Let \(\left\{S_n\right\}\) be a partial sum of n independent random variables \(\{X_i\}\) with zero mean and finite variances \(\sigma_{i}^2\). Then for any \(a\gt 0\): $$P(\max_{i\leq k\leq n}|S_k|\geq a)=\frac{\text{Var}(S_n)}{a^2}$$ where \(\text{Var}(S_n)=\sum_{i=1}^n\sigma_{i}^2\)

Convolution Practice Problems

  1. Let \(X_1, X_2, \dots, X_n\) be independent and identically distributed (i.i.d.) random variables, each with a known PDF \(f_X(x)\). Use convolution to find the distribution of \(Y = X_1 + X_2 + \dots + X_n\). Do this entirely symbolically for arbitrary \(X_i\). Don't overthink this.
  2. Draw the Distribution of Z where \(Z=X+Y\), \(X\sim U(0,1)\), and \(Y\sim U(0,2)\).
  3. Let \(X_1\) and \(X_2\) be two independent random variables, each uniformly distributed on the interval \([0, 1]\). Compute the probability density function (PDF) of the random variable \(Y = X_1 + X_2\), i.e., find the convolution \(f_Y(y) = (f_{X_1} \star f_{X_2})(y)\).

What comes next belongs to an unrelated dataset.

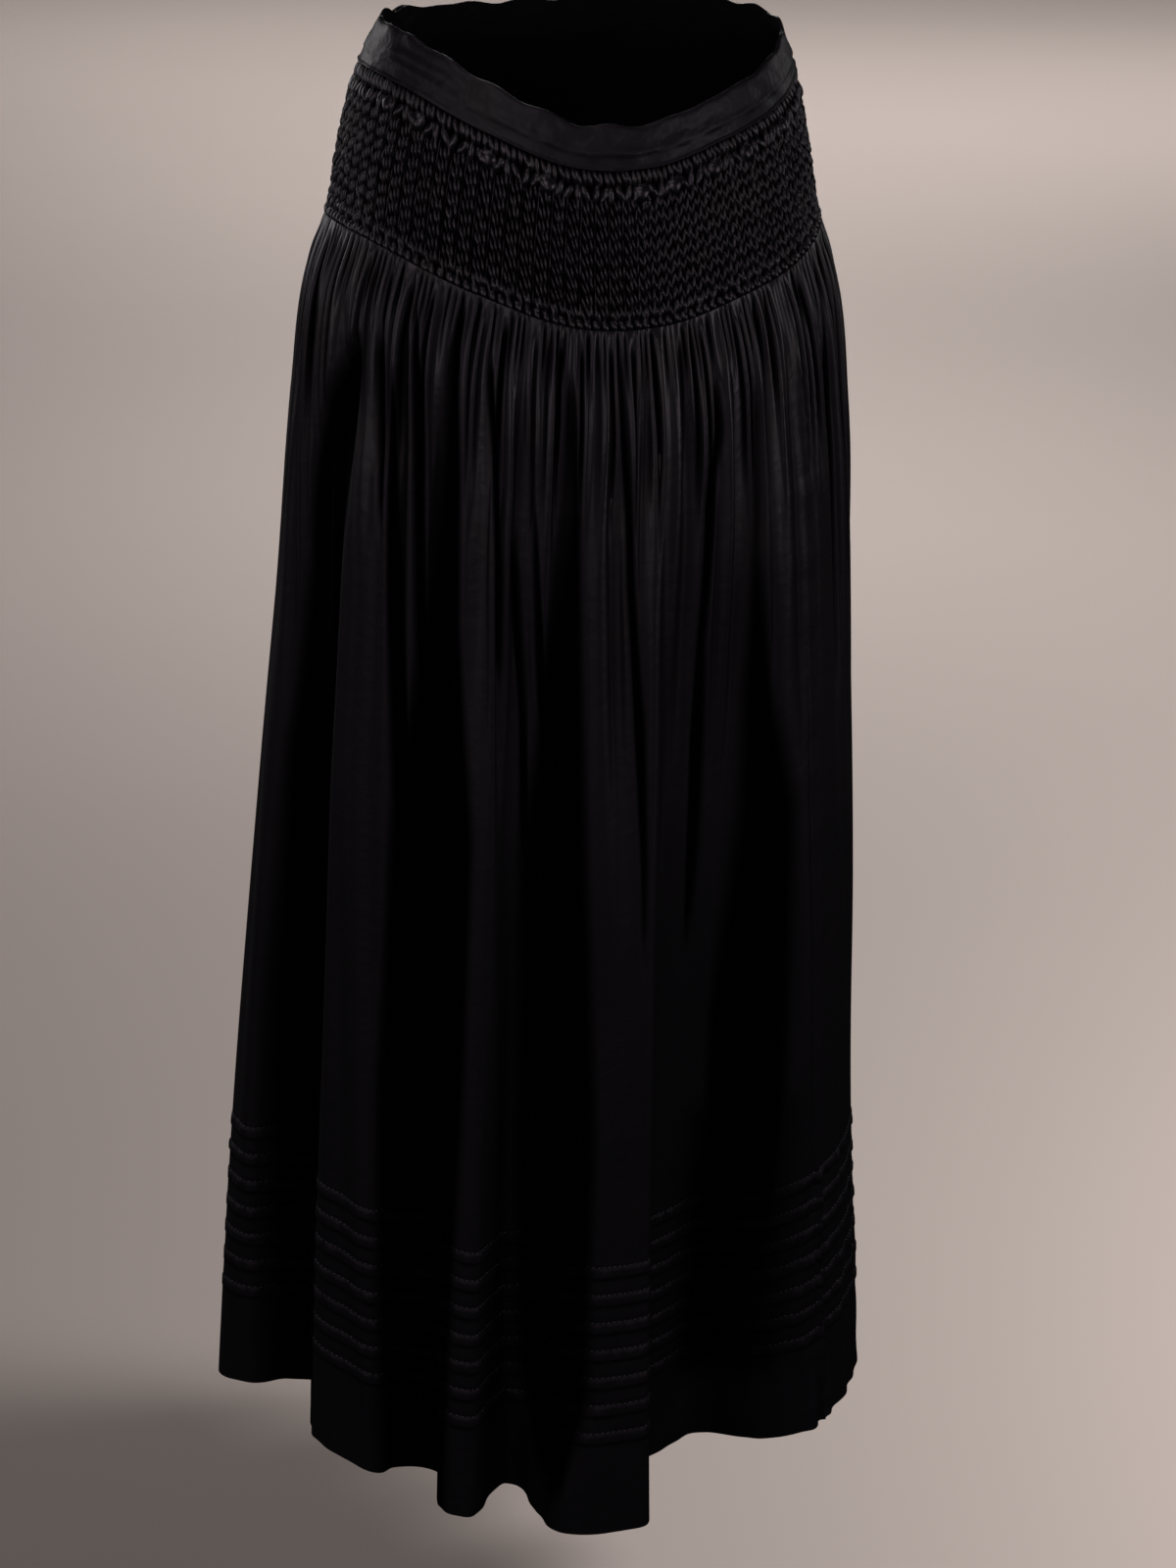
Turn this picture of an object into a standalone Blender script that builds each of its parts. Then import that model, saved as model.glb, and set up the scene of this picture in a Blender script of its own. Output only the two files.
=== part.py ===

  4. Let \(X_1\) and \(X_2\) be independent and identically distributed random variables following a Poisson distribution with parameter \(\lambda\). Compute the distribution of \(Y = X_1 + X_2\), and determine its probability mass function (PMF).
  5. Let \(X_1 \sim N(\mu_1, \sigma_1^2)\) and \(X_2 \sim N(\mu_2, \sigma_2^2)\) be two independent normally distributed random variables. Show that the convolution of these two distributions is also normally distributed, and find the mean and variance of the resulting distribution.
  6. Suppose \(X_1 \sim \text{Exp}(\lambda_1)\) and \(X_2 \sim \text{Exp}(\lambda_2)\) are independent exponentially distributed random variables. Determine the distribution of the sum \(Y = X_1 + X_2\), and find the corresponding PDF \(f_Y(y)\).